5. This climax of faithlessness and rebellion was followed immediately by a Divine judgment. “The glory of the Lord appeared”; again, as at Sinai, the total destruction of Israel was threatened, and again also Moses stood forth in the power of intercession, rejecting the offer to make a great nation of his family alone, and pleading the former revelations of God's mercy and forgiveness from Egypt onwards. The prayer was effectual-“I have pardoned according to thy word”; but this time the punishment must be endured. None of the existing generation of warriors, from twenty years old and upwards, except Caleb and Joshua, should see the Land of Promise. Their carcases should fall in the wilderness, and only their children, after forty years' wandering, should enter in, and know the land which their fathers had despised.
The temper of the spies deserves the punishment afterwards meted out to it, because it despises the Divine power and forgets the signs and wonders of the past. The God of the called and chosen people was looked upon as though He counted for no more in the government of the world than the dumb idols of effete and condemned races. These ten reactionaries lost heart as they stood upon the threshold of a new history, and treated the Redeemer of the high hand and the outstretched arm as though He were a mere cypher in the world He had made.1 [Note: T. G. Selby, The God of the Patriarchs, 243.]

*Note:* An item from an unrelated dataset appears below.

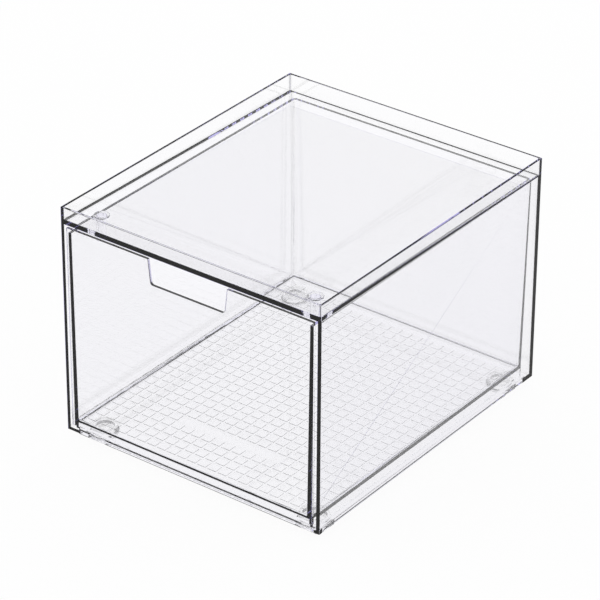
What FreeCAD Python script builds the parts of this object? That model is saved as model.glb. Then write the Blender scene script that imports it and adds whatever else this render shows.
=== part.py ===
import FreeCAD, Part
import Sketcher
import os

# Stackable drawer box: a clear case that is open at the front, one deep drawer that slides out of
# it, two stop pins dropped through the case's top panel and four cup feet in its base.
# Millimetres. X runs across the front, Y from front to back, Z up. The origin is on the surface
# that the feet stand on, below the middle of the shut box.

drivingSizes = [
    ("caseWidth", 300.0, "case, outside width"),
    ("caseDepth", 351.4, "case, outside depth"),
    ("shellHeight", 241.4, "case, from the lower edge of its walls to the top of its rim"),
    ("sideWall", 3.8, "case side walls, at the front"),
    ("sideTaper", 1.2, "how much thicker each side wall is at the rear"),
    ("rearWall", 3.2, "case rear wall"),
    ("topPanel", 4.4, "case top panel, at the front"),
    ("floorPanel", 3.3, "case floor panel"),
    ("shellRound", 0.8, "rounding of the case's upright corners"),
    ("rimWall", 2.6, "stacking rim round the top panel"),
    ("rimHeight", 13.0, "rim above the top panel, at the front"),
    ("panelFall", 4.6, "how much lower the top panel lies at the rear"),
    ("ceilingFall", 2.2, "how much lower the underside of the top panel lies at the rear"),
    ("rimCornerRound", 1.5, "rounding of the rim's corners, inside"),
    ("rimFootRound", 0.6, "rounding where the rim meets the top panel"),
    ("baseInset", 7.0, "base in from the case's walls"),
    ("baseHeight", 6.4, "base below the case's walls"),
    ("baseWall", 4.0, "base side walls"),
    ("baseRound", 2.0, "rounding of the base's corners, outside and in"),
    ("footFlange", 28.0, "foot's flange, across"),
    ("footProud", 2.4, "foot's flange, below the base"),
    ("footDiameter", 24.6, "foot across, where it fills its hole"),
    ("footHeight", 10.4, "foot, height in all"),
    ("footRecess", 19.6, "hollow under a foot, across"),
    ("footRecessDepth", 8.0, "hollow under a foot, depth"),
    ("footBevel", 0.5, "bevel of a foot's flange"),
    ("footInset", 26.0, "foot in from the case's walls"),
    ("footHoleClear", 0.1, "clearance round a foot in its hole"),
    ("pinShaft", 9.4, "stop pin shaft, across"),
    ("pinHead", 15.4, "stop pin head, across"),
    ("pinHeadThickness", 2.2, "stop pin head, thickness"),
    ("pinReach", 25.0, "stop pin below its head"),
    ("pinTipBevel", 1.6, "bevel of a stop pin's tip"),
    ("pinHeadBevel", 0.5, "bevel of a stop pin's head"),
    ("pinSideInset", 26.7, "stop pin in from the case's side"),
    ("pinFrontInset", 27.2, "stop pin in from the case's front"),
    ("pinHoleClear", 0.25, "clearance round a stop pin's shaft"),
    ("pinSeatClear", 0.05, "clearance under a stop pin's head"),
    ("frontWall", 3.0, "drawer front, thickness"),
    ("frontProud", 1.4, "drawer front ahead of the case's front edges"),
    ("frontSideClear", 3.6, "drawer front to the case's side walls"),
    ("frontTopClear", 1.6, "drawer front to the case's top panel"),
    ("frontFootLift", 4.6, "drawer front's lower edge above the foot of the tray"),
    ("frontRound", 0.5, "rounding of the drawer front's corners"),
    ("runClear", 0.3, "foot of the tray above the case's ledge"),
    ("trayInset", 1.6, "tray's side walls in from the ends of the drawer front"),
    ("trayTopDrop", 5.2, "tray's walls below the top edge of the drawer front"),
    ("trayRearClear", 1.5, "tray's rear wall to the case's rear wall, at the top"),
    ("traySideDraft", 0.5, "how much nearer the tray's side walls stand at the foot"),
    ("trayRearDraft", 3.9, "how much nearer the tray's rear wall stands at the foot"),
    ("trayWall", 3.2, "tray walls, at the top"),
    ("trayWallGain", 1.4, "how much thicker the tray's walls are at its floor"),
    ("trayFloor", 2.6, "tray floor"),
    ("trayFloorLift", 7.5, "tray floor above the foot of the tray"),
    ("trayRearRound", 5.0, "rounding of the tray's rear corners, outside"),
    ("trayInnerRound", 3.0, "rounding inside the tray"),
    ("notchTopWidth", 91.0, "finger notch, width at the drawer front's top edge"),
    ("notchFootWidth", 85.0, "finger notch, width at its lower edge"),
    ("notchDepth", 26.0, "finger notch, depth"),
    ("notchRound", 3.0, "rounding of the finger notch's lower corners"),
    ("overrun", 5.0, "how far a cut runs past the face that it opens"),
]

doc = FreeCAD.newDocument("DrawerBox")
sheet = doc.addObject("Spreadsheet::Sheet", "Sizes")
for row, (alias, size, meaning) in enumerate(drivingSizes, start=1):
    sheet.set(f"A{row}", meaning)
    sheet.set(f"B{row}", str(size))
    sheet.setAlias(f"B{row}", alias)
doc.recompute()

# Heights
shellFoot = "(Sizes.footProud + Sizes.baseHeight)"
floorTop = f"({shellFoot} + Sizes.floorPanel)"
rimTop = f"({shellFoot} + Sizes.shellHeight)"
panelTopFront = f"({rimTop} - Sizes.rimHeight)"
panelTopRear = f"({panelTopFront} - Sizes.panelFall)"
ceilingFront = f"({panelTopFront} - Sizes.topPanel)"
ceilingRear = f"({ceilingFront} - Sizes.ceilingFall)"
trayFoot = f"({floorTop} + Sizes.runClear)"
trayFloorFoot = f"({trayFoot} + Sizes.trayFloorLift)"
trayFloorTop = f"({trayFloorFoot} + Sizes.trayFloor)"
frontFoot = f"({trayFoot} + Sizes.frontFootLift)"
frontTop = f"({ceilingFront} - Sizes.frontTopClear)"
trayTop = f"({frontTop} - Sizes.trayTopDrop)"
notchFoot = f"({frontTop} - Sizes.notchDepth)"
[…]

Oh thou of dark forebodings drear,
Oh thou of such a faithless heart,
Hast thou forgotten what thou art,
That thou hast ventured so to fear?
No weed on ocean's bosom cast,
Borne by its never-resting foam
This way and that, without a home,
Till flung on some bleak shore at last:
But thou the lotus, which above
Swayed here and there by wind and tide,
Yet still below doth fixed abide,
Fast rooted in the eternal Love.2 [Note: R. C. Trench, Poems, 222.]